Eine böse Überraschung haben die Restauratoren im Freisinger Diözesanmuseum beim Abbau des alten hölzernen Lichthofdaches erlebt: Schon der erste Blick hinter die Front der Konstruktion offenbarte, dass nahezu alle vertikalen Elemente in der jüngeren Vergangenheit mit neuzeitlichen Materialien zusammengeflickt wurden, einzelne Bauteile waren sogar miteinander verklebt, vernagelt oder komplett ersetzt worden. Den Experten bot sich ein "enormes Schadensbild, das niemand so erwartet hatte", wie Christoph Spieß vom städtischen Bauamt am Mittwoch im Planungsausschuss des Stadtrats schilderte.
Eigentlich hätte die historisch wertvolle Kassettendecke fachgerecht restauriert und anschließend wieder eingesetzt werden sollen. Da aber offenbar gut 40 Prozent der Tragkonstruktion schadhaft und zu allem Überfluss auch noch Schadstoff-belastet sind, nimmt inzwischen wohl auch das Landesamt für Denkmalschutz Abstand von der Forderung nach einer Restaurierung. Nach diesem "wahnsinnigen Befund" solle "das Thema jetzt neu gedacht werden", schilderte Spieß den aktuellen Stand der Dinge.
Diözesanmuseum:Auferstehen aus der Schuttwüste
Im Freisinger Diözesanmuseum haben die Sanierungsarbeiten begonnen. Wände werden herausgerissen, Decken entfernt, Kabel hängen bis auf den Boden herab. Museumsdirektor Christoph Kürzeder hat jedoch jetzt schon vor Augen, wie alles einmal werden soll.
Ein neuer Entwurf dafür liegt bereits vor
Ein erster neuer Entwurf dafür liegt der Stadt bereits vor. Er wurde dem Ausschuss am Mittwoch kurz vorgestellt, wobei zum Teil bereits vollendete Tatsachen geschaffen wurden, wie Spieß sagte: Nach dem Rückbau der Holzdecke sei die neue Tragkonstruktion ohne Rücksprache mit der Stadt bereits in Beton ausgeführt worden. Das habe man gestoppt, inzwischen seien mehrere Gespräche unter anderem mit dem Landesamt für Denkmalpflege geführt worden. Jetzt versuche man etwas zu finden, "was zwischen dieser Holzdecke und einer neuen, zeitgemäßen gestalterischen Lösung vermittelt".

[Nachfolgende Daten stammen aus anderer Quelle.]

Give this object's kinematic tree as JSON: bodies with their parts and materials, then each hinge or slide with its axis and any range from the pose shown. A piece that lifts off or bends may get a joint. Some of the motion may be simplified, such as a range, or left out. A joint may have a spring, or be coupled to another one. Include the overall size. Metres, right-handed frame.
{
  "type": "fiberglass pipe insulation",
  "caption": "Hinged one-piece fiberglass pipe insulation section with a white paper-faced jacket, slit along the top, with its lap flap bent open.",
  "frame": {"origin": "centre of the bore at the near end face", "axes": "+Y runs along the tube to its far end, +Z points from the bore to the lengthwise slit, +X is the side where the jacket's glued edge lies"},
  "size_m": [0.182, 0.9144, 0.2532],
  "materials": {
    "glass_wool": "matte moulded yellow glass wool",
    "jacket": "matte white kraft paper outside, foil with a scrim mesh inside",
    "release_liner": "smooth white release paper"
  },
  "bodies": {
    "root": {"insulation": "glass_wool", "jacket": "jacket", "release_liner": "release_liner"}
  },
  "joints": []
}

Aktuell könne man sich eine Tragkonstruktion aus Stahl vorstellen, die mit Holzelementen verkleidet würde. Die dazwischen liegenden Kassetten würden mit einer transluzenten Membran gefüllt, die von oben Tageslicht in den Innenhof lassen könnte. Diese Idee werde nun weiterentwickelt "und wird werden uns in Bälde noch einmal damit beschäftigen", kündigte Spieß den Ausschussmitgliedern an. Die neuen Pläne hätten zudem Auswirkungen auf das zusätzliche Schirmdach über dem Lichthof, das nun als Zeltdach mit Glasplatten gedacht sei.
Das Diözesanmuseum ist eine der größten kirchlichen Sammlungen der Welt
Die Reaktion der Stadträte auf die neuen Pläne fiel unterschiedlich aus. Karlheinz Freitag (FW) etwa fragte sich, ob die doch eher moderne Decke zu den Rundbögen des Innenhofs passt. Oberbürgermeister Tobias Eschenbacher fühlte sich an "Mailänder Galerien" erinnert, wohingegen Robert Weller (FW) dem "Wow"-Effekt der alten Holzdecke nachtrauerte: "Man sagt mir nach, ich sei immer für Gebäude, die aussehen wie im Märchen. Ja, so bin ich halt". Werner Habermeyer (Grüne) konnte sich dagegen mit dem Gedanken, durch die Membran mehr Licht in den Innenhof zu bekommen, durchaus anfreunden. Das stärke die Aufenthaltsqualität, sagte er - Spieß hatte zuvor schon vorsorglich beruhigt, dass die Membran in Freising natürlich nicht bunt leuchten werde wie die der Münchner Allianz-Arena.
Das Freisinger Diözesanmuseum, das eine der größten kirchlichen Sammlungen der Welt mit etwa 40 000 Objekten beherbergt, ist aus Brandschutzgründen bereits seit 2013 geschlossen. Die Umbau- und Sanierungsarbeiten haben im Juli 2018 begonnen, an Pfingsten 2022 soll das Museum feierlich eröffnet werden - rechtzeitig zur Landesausstellung, die 2024 nach Freising kommen soll: "Bayern in Freising" wird die erste große Sonderausstellung sein, für die das zweite Obergeschoss reserviert ist. Bislang ist die Erzdiözese als Bauherrin laut Spieß trotz allem noch im Zeitplan. Alle Baumeisterarbeiten seien abgeschlossen, so dass die Ausbaugewerke beginnen könnten. Letzten Kostenschätzungen zufolge wird die Renovierung die Erzdiözese gut 73 Millionen Euro kosten. Sie wird damit deutlich teurer, als ursprünglich angenommen. Anfangs war man von 45 Millionen Euro ausgegangen, noch Mitte 2019 dann von 60 Millionen.